Economists say China faces a dilemma over the yuan. If China allows it to appreciate, exports become more expensive and imported goods cheaper. This could hurt economic growth and put millions of jobs at risk.

Some economists argue an exchange rate adjustment rests largely on China's ability to reform its weak financial system. If China abandons the peg, it also may need to end controls on the flow of capital in and out of the country.

Some say this presents the risk of millions of Chinese moving their money overseas to more lucrative or safer investments. That could destabilize weak banks, causing a crisis. Leong Liew heads the international business department at Griffith University in Australia.

"If you let the currency float and lift capital controls there is danger that some exogenous shock or event can lead to massive capital flight and destabilize China's financial system," said Mr. Liew. "China's exchange rate is very much driven by capital inflows and a fair amount of that is speculative."

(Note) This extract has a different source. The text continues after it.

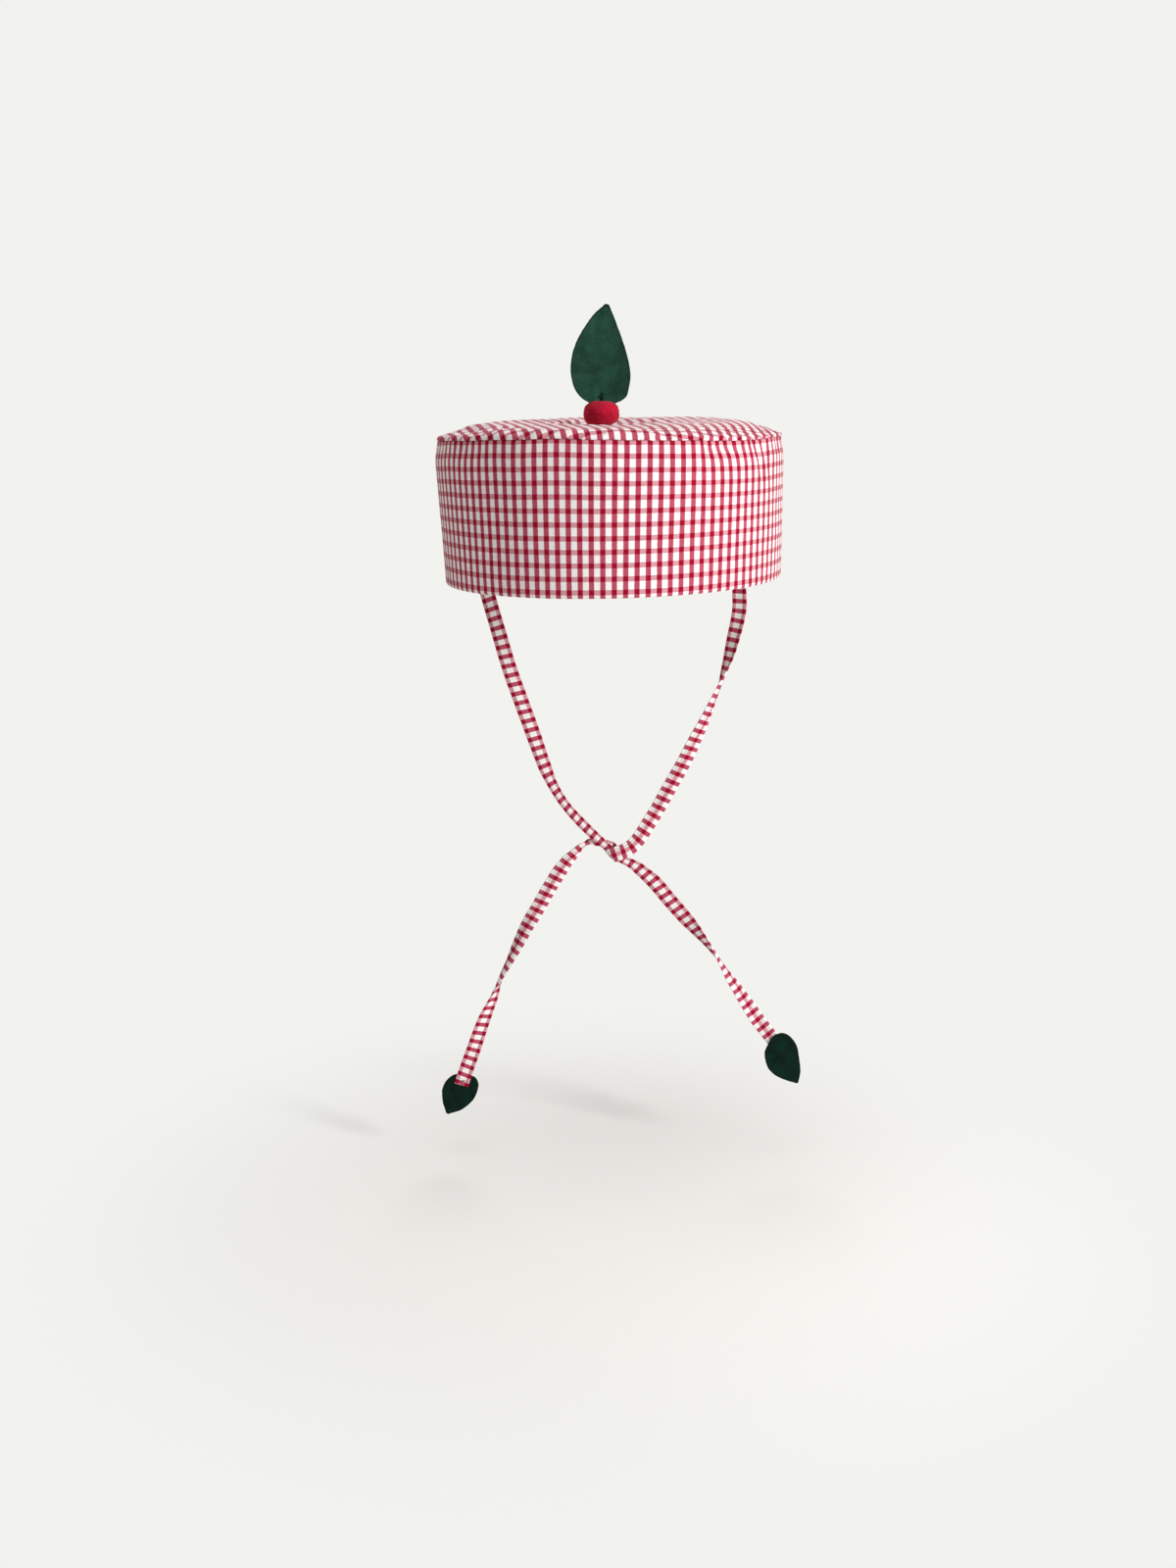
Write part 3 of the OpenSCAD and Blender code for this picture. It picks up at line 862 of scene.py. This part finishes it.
for vert in bm.verts:
    away = vert.co.normalized()
    flat = squared(away.xy.length, ball_squareness)
    turn = math.atan2(away.y, away.x)
    spot = Vector((flat * math.cos(turn), flat * math.sin(turn), squared(away.z, ball_squareness)))
    lumps = 0.055 * noise.noise(away * 1.7 + Vector((3, 1, 2))) + 0.018 * noise.noise(away * 6)
    wound = 0.006 * math.sin(26 * (away.z + 0.35 * away.x) + 3 * noise.noise(away * 2))
    spot *= 1.0 + lumps + wound * ease(away.x, -0.2, 0.5)
    spot.z -= 0.10 * near(away.xy.length, 0, 0.22) * (away.z > 0)
    vert.co = ball_middle + Vector(tuple(s * size / 2 for s, size in zip(spot, ball_size)))
    vert.co.z -= 0.0007 * (1 - ease(away.z, -0.2, 0.6))
for face in bm.faces:
    face.smooth = True
bmesh.ops.recalc_face_normals(bm, faces=bm.faces[:])
wool_ball = made_of(bm, "wool_ball", red_felt)
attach(wool_ball, "hat")
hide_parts("felt_ball")
red_thread = thread_finish("red thread", "#5E0014", "#8E0A28")
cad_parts["ball_thread"].data.materials.clear()
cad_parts["ball_thread"].data.materials.append(red_thread)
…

Others also argue that China still lacks a system of hedging investments to protect them from exchange rate fluctuations. Economists say developing the necessary complex hedging practices will take considerable time.

At the same time, they must improve the banking system. Chinese officials are grappling with an overheating economy and rising inflation, fueled in part by foreign capital. Economists say a currency adjustment could help slow the economy by making investing in China more expensive.

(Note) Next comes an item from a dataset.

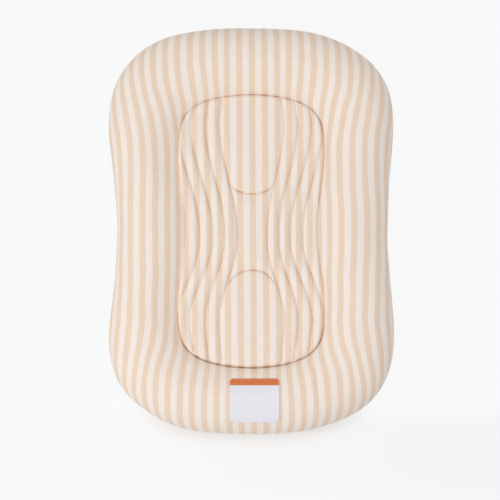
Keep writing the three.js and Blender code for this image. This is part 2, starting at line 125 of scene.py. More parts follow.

In the Group of Seven finance meeting in Washington earlier this month, China pledged to "firmly and steadily" work toward a more flexible exchange rate, but gave no timetable. The United States and other Western countries are pressuring China to do it soon.

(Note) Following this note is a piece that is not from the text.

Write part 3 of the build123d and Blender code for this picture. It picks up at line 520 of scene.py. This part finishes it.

When it does happen, economists say China has several options: There can be a one-time revaluation, the yuan can be re-pegged to a basket of currencies, managed exchange rate could be created, or the yuan could trade without restrictions, the way most Western currencies do.

Jean Pierre Verbiest, an economist at the Asian Development Bank, says China would have to find the least disruptive option.

"What is harmful in exchange rate changes is mainly if you have very rapid shifts in rates. So I guess the (ideal) system would be a system where you keep your exchange rate relatively stable with some scope of appreciating or depreciating depending on the circumstances," said Mr. Verbiest.

The latest pressure on China comes as the United States prepares for presidential elections next month. Some analysts say Washington's demand is largely political rhetoric at a time when candidates want to portray themselves as defending local industries.

But economists say the situation is far more complex. China has accumulated large reserves of U.S. dollars. It also holds a significant amount of U.S. government debt. That helps keep the dollar strong and U.S. interest rates low, effectively putting China in a position of subsidizing the American economy, which struggles with a heavy national budget deficit.

Mr. Verbiest say the U.S. trade and budget deficits cannot be solved by a China solution alone.

"Historically large deficits in the U.S. were not really resolved in a major way until domestic demand is actually coming down," he noted. "As long as consumption remains very strong, even if imports are more expensive, they [Chinese products] would still be imported to the U.S."

Many economists say a yuan adjustment may not come any time soon and the United States and other Western nations still must find ways to deal with their trade deficits.